Excerpted records:
━━━━━━━━━━━━━━━━

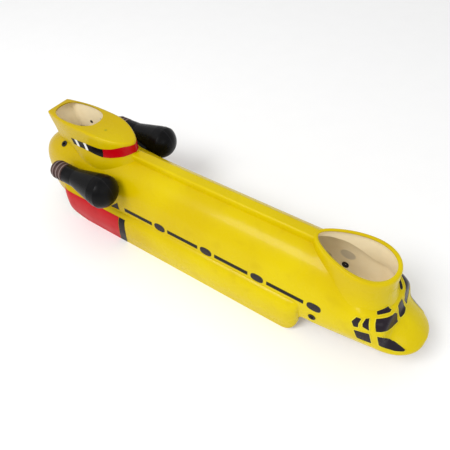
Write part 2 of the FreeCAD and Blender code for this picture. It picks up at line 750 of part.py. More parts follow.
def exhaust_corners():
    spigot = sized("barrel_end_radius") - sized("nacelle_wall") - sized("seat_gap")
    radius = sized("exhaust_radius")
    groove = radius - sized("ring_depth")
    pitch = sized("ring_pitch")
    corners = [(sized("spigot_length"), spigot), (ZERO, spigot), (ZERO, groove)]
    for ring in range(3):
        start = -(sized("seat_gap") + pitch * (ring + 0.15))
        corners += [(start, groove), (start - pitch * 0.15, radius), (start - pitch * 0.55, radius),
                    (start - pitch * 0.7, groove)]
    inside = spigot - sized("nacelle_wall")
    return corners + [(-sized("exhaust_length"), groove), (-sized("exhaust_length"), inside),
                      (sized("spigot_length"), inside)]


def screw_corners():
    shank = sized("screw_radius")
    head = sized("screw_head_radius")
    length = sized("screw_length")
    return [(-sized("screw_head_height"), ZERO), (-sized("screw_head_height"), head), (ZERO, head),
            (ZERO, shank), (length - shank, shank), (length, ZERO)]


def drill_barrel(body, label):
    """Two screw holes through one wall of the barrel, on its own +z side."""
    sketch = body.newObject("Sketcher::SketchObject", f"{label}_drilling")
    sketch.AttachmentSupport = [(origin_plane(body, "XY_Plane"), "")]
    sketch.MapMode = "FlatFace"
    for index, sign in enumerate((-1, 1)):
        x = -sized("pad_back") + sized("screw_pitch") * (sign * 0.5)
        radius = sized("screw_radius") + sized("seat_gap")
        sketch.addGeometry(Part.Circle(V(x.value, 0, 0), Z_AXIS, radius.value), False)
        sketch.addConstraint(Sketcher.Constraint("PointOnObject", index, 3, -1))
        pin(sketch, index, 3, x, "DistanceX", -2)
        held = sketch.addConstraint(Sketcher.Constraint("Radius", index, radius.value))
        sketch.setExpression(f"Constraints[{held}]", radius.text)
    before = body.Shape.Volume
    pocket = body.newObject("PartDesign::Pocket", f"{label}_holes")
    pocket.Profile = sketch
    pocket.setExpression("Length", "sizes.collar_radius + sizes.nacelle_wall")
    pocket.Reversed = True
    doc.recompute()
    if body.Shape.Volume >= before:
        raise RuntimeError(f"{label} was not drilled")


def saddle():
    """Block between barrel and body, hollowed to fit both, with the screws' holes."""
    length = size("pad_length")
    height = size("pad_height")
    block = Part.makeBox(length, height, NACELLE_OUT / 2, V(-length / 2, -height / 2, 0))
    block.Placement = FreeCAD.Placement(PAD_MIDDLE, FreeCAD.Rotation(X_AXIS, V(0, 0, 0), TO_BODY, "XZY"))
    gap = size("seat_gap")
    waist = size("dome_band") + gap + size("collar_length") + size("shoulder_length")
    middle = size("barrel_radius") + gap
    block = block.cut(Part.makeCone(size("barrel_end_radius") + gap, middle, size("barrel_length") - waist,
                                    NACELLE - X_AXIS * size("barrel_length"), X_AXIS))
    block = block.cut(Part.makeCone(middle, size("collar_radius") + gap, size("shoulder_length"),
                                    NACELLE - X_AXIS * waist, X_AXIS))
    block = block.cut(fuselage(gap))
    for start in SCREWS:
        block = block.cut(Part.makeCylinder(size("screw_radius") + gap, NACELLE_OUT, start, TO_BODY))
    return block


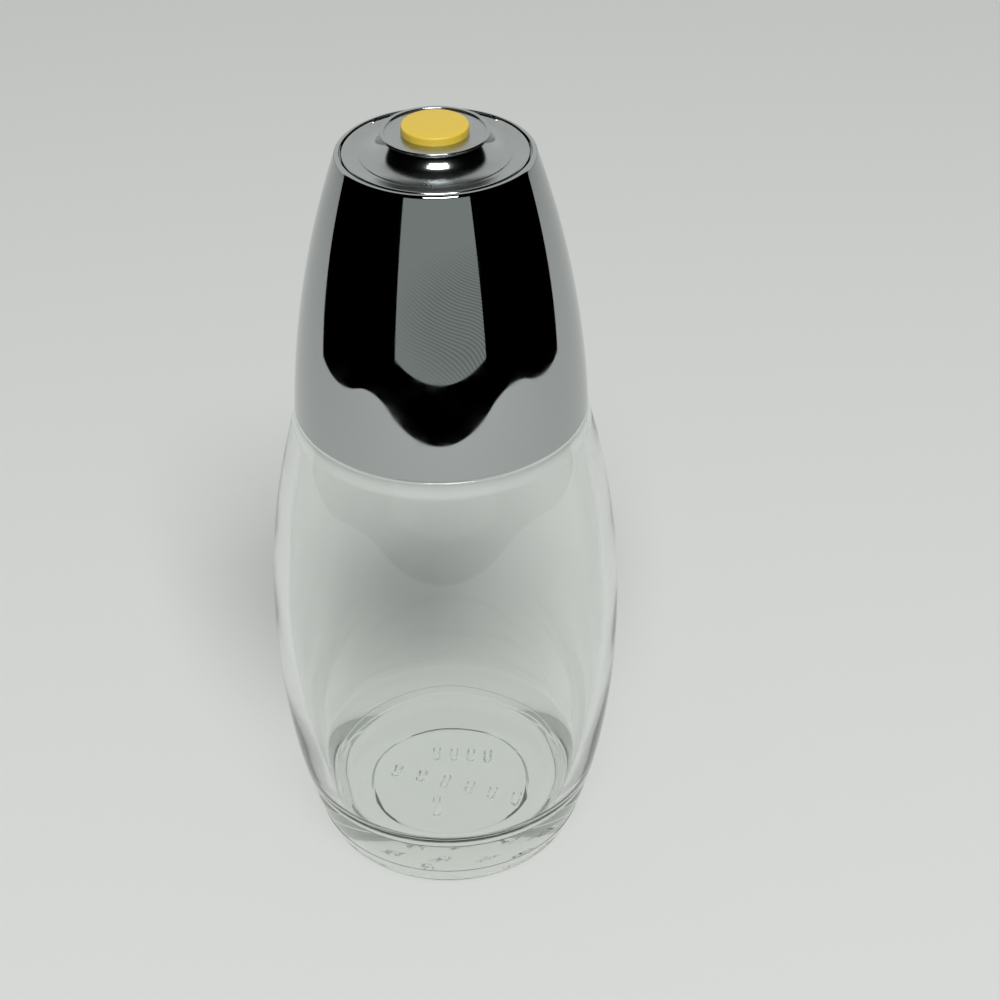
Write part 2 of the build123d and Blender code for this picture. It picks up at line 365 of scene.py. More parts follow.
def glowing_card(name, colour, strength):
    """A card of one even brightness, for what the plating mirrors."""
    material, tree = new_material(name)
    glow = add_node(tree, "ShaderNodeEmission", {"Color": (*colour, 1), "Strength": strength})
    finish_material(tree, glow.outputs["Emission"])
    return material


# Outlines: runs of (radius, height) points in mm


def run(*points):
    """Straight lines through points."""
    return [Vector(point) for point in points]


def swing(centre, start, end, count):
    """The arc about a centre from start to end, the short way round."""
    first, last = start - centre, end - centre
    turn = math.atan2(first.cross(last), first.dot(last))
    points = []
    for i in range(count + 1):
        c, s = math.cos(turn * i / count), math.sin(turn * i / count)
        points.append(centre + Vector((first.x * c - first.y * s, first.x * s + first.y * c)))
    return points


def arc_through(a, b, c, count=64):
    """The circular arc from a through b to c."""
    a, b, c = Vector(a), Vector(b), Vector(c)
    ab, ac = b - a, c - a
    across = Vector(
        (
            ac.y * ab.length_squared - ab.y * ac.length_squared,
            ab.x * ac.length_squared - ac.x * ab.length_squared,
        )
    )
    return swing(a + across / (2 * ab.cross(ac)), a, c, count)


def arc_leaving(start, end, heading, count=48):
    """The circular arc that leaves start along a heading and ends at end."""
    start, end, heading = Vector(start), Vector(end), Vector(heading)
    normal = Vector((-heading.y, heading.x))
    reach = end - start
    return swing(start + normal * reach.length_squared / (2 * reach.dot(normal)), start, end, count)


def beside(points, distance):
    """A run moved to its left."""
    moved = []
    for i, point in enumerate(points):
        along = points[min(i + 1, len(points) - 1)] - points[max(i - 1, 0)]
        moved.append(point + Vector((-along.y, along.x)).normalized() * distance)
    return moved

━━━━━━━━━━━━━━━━

The exercise:
Give again only the lines that run from the line with "Write part 2 of the build123d" to the line with "return swing(a +". Include both of those lines exactly as written.

Result below:
Write part 2 of the build123d and Blender code for this picture. It picks up at line 365 of scene.py. More parts follow.
def glowing_card(name, colour, strength):
    """A card of one even brightness, for what the plating mirrors."""
    material, tree = new_material(name)
    glow = add_node(tree, "ShaderNodeEmission", {"Color": (*colour, 1), "Strength": strength})
    finish_material(tree, glow.outputs["Emission"])
    return material


# Outlines: runs of (radius, height) points in mm


def run(*points):
    """Straight lines through points."""
    return [Vector(point) for point in points]


def swing(centre, start, end, count):
    """The arc about a centre from start to end, the short way round."""
    first, last = start - centre, end - centre
    turn = math.atan2(first.cross(last), first.dot(last))
    points = []
    for i in range(count + 1):
        c, s = math.cos(turn * i / count), math.sin(turn * i / count)
        points.append(centre + Vector((first.x * c - first.y * s, first.x * s + first.y * c)))
    return points


def arc_through(a, b, c, count=64):
    """The circular arc from a through b to c."""
    a, b, c = Vector(a), Vector(b), Vector(c)
    ab, ac = b - a, c - a
    across = Vector(
        (
            ac.y * ab.length_squared - ab.y * ac.length_squared,
            ab.x * ac.length_squared - ac.x * ab.length_squared,
        )
    )
    return swing(a + across / (2 * ab.cross(ac)), a, c, count)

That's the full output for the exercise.